Bee Co. uses the direct write-off method to account for uncollectible accounts receivable. During an accounting period, Bee's cash collections from customers equal sales adjusted for the addition or deduction of the following amounts:

Accounts written-off=Deduction;

Increase in A/R=Deduction

The balance in Accounts receivable is increased by sales and decreased by collections and accounts written off. An increase in accounts receivable indicates that some of the sales were not collected. If sales are reduced by the increase in accounts receivable the result will be equal to collections and accounts written off. If the accounts written off are deducted, the result will be collections.
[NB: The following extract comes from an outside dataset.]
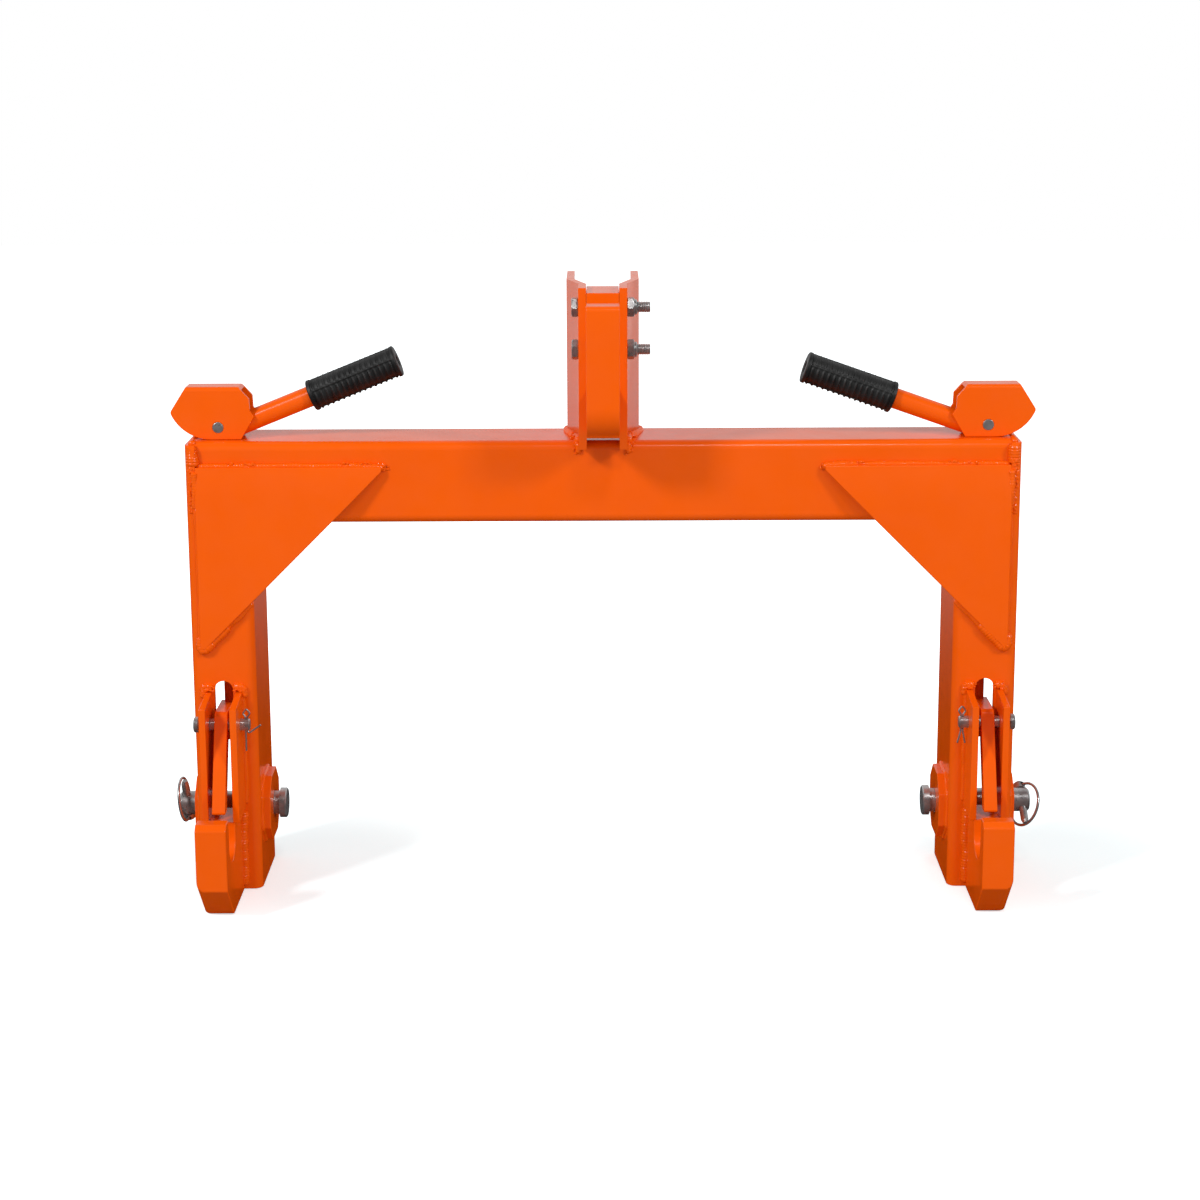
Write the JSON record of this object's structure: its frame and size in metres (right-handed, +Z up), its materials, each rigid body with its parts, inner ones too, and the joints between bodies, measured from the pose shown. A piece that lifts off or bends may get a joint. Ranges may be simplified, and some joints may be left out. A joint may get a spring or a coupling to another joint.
{
  "type": "three point quick hitch",
  "caption": "Arch-shaped tractor quick hitch: square crossbeam, channel legs with latching lower hooks, cam handles and a bolted top hook between mast plates.",
  "frame": {"origin": "on the ground, midway between the two lower hooks and midway between the lower hook tips and the mast rear edge", "axes": "+X to the right seen from the implement, -Y towards the implement and the hooks, +Y towards the tractor, +Z up"},
  "size_m": [0.8087, 0.219, 0.563],
  "materials": {
    "orange_paint": "glossy orange powder coat",
    "zinc_steel": "bright zinc plating",
    "grip_rubber": "moulded black grip rubber"
  },
  "bodies": {
    "frame": {"cotter_left": "zinc_steel", "cotter_right": "zinc_steel", "crossbeam": "orange_paint", "gusset_left": "orange_paint", "gusset_right": "orange_paint", "latch_ear_inner_left": "orange_paint", "latch_ear_inner_right": "orange_paint", "latch_ear_outer_left": "orange_paint", "latch_ear_outer_right": "orange_paint", "latch_pin_left": "zinc_steel", "latch_pin_right": "zinc_steel", "leg_left": "orange_paint", "leg_right": "orange_paint", "lower_hook_left": "orange_paint", "lower_hook_right": "orange_paint", "mast_plate_left": "orange_paint", "mast_plate_right": "orange_paint", "pin_boss_inner_left": "orange_paint", "pin_boss_inner_right": "orange_paint", "pin_boss_outer_left": "orange_paint", "pin_boss_outer_right": "orange_paint", "top_hook": "orange_paint", "top_hook_bolts": "zinc_steel", "top_hook_nuts": "zinc_steel"},
    "rod_left": {"lift_rod_left": "orange_paint", "link_pin_left": "zinc_steel", "cam_pin_left": "zinc_steel"},
    "handle_left": {"cam_bracket_left": "orange_paint", "handle_tube_left": "orange_paint", "grip_left": "grip_rubber"},
    "latch_body_left": {"latch_left": "orange_paint"},
    "hitch_left": {"hitch_pin_left": "zinc_steel", "linch_pin_left": "zinc_steel"},
    "ring_left": {"linch_ring_left": "zinc_steel"},
    "rod_right": {"lift_rod_right": "orange_paint", "link_pin_right": "zinc_steel", "cam_pin_right": "zinc_steel"},
    "handle_right": {"cam_bracket_right": "orange_paint", "handle_tube_right": "orange_paint", "grip_right": "grip_rubber"},
    "latch_body_right": {"latch_right": "orange_paint"},
    "hitch_right": {"hitch_pin_right": "zinc_steel", "linch_pin_right": "zinc_steel"},
    "ring_right": {"linch_ring_right": "zinc_steel"}
  },
  "joints": [
    {"name": "handle_swing_left", "type": "hinge", "parent": "rod_left", "child": "handle_left", "pos_m": [-0.349, 0.0195, 0.4333], "axis": [0, -1, 0], "range_deg": [0, 100]},
    {"name": "rod_slide_left", "type": "slide", "parent": "frame", "child": "rod_left", "axis": [0, 0, 1], "range_m": [0, 0.0364]},
    {"name": "latch_swing_left", "type": "hinge", "parent": "frame", "child": "latch_body_left", "pos_m": [-0.349, -0.0295, 0.1645], "axis": [1, 0, 0], "range_deg": [0, 40.7]},
    {"name": "hitch_pin_spin_left", "type": "hinge", "parent": "frame", "child": "hitch_left", "pos_m": [-0.394, 0.0295, 0.0695], "axis": [1, 0, 0], "continuous": true},
    {"name": "linch_ring_swing_left", "type": "hinge", "parent": "hitch_left", "child": "ring_left", "pos_m": [-0.394, 0.03592, 0.05572], "axis": [0, -0.9063, -0.4226], "range_deg": [0, 150]},
    {"name": "handle_swing_right", "type": "hinge", "parent": "rod_right", "child": "handle_right", "pos_m": [0.349, 0.0195, 0.4333], "axis": [0, 1, 0], "range_deg": [0, 100]},
    {"name": "rod_slide_right", "type": "slide", "parent": "frame", "child": "rod_right", "axis": [0, 0, 1], "range_m": [0, 0.0364]},
    {"name": "latch_swing_right", "type": "hinge", "parent": "frame", "child": "latch_body_right", "pos_m": [0.349, -0.0295, 0.1645], "axis": [1, 0, 0], "range_deg": [0, 40.7]},
    {"name": "hitch_pin_spin_right", "type": "hinge", "parent": "frame", "child": "hitch_right", "pos_m": [0.394, 0.0295, 0.0695], "axis": [1, 0, 0], "continuous": true},
    {"name": "linch_ring_swing_right", "type": "hinge", "parent": "hitch_right", "child": "ring_right", "pos_m": [0.394, 0.04239, 0.07755], "axis": [0.515, -0.4542, 0.7269], "range_deg": [0, 150]}
  ],
  "couplings": [
    {"joint": "rod_slide_left", "follows": "handle_swing_left", "m_per_rad": 0.0208},
    {"joint": "latch_swing_left", "follows": "handle_swing_left", "ratio": 0.406},
    {"joint": "rod_slide_right", "follows": "handle_swing_right", "m_per_rad": 0.0208},
    {"joint": "latch_swing_right", "follows": "handle_swing_right", "ratio": 0.406}
  ]
}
Zeta Co. reported sales revenue of $4,600,000 in its income statement for the year ended December 31, 20X1. Additional information is as follows:

  • X0 A/R= 1M
  • X1 A/R=1.3M
  • X0 Allowance (60K)
  • X1 Allowance (110K)

Zeta wrote off uncollectible accounts totaling $20,000 during 20X1. Under the cash basis of accounting, Zeta would have reported 20X1 sales of

The beginning balance in accounts receivable of $1,000,000 would have been increased by sales of $4,600,000 and decreased by accounts written off of $20,000. The resulting balance would then be $5,580,000. Since the ending balance was actually $1,300,000, the difference of $4,280,000 must represent collections which would be the amount reported as sales under the cash basis of accounting.


Ward estimates its uncollectible accounts expense to be 2% of credit sales. Ward's credit sales for 20X2 were $1,000,000. During 20X2, Ward wrote off $18,000 of uncollectible accounts. Ward's allowance for uncollectible accounts had a $15,000 balance on January 1, 20X2. In its December 31, 20X2, income statement, what amount should Ward report as uncollectible accounts expense?

Ward uses the income statement approach to calculating bad debts expense. As a result, the expense will be equal to 2% of credit sales of $1,000,000, or $20,000.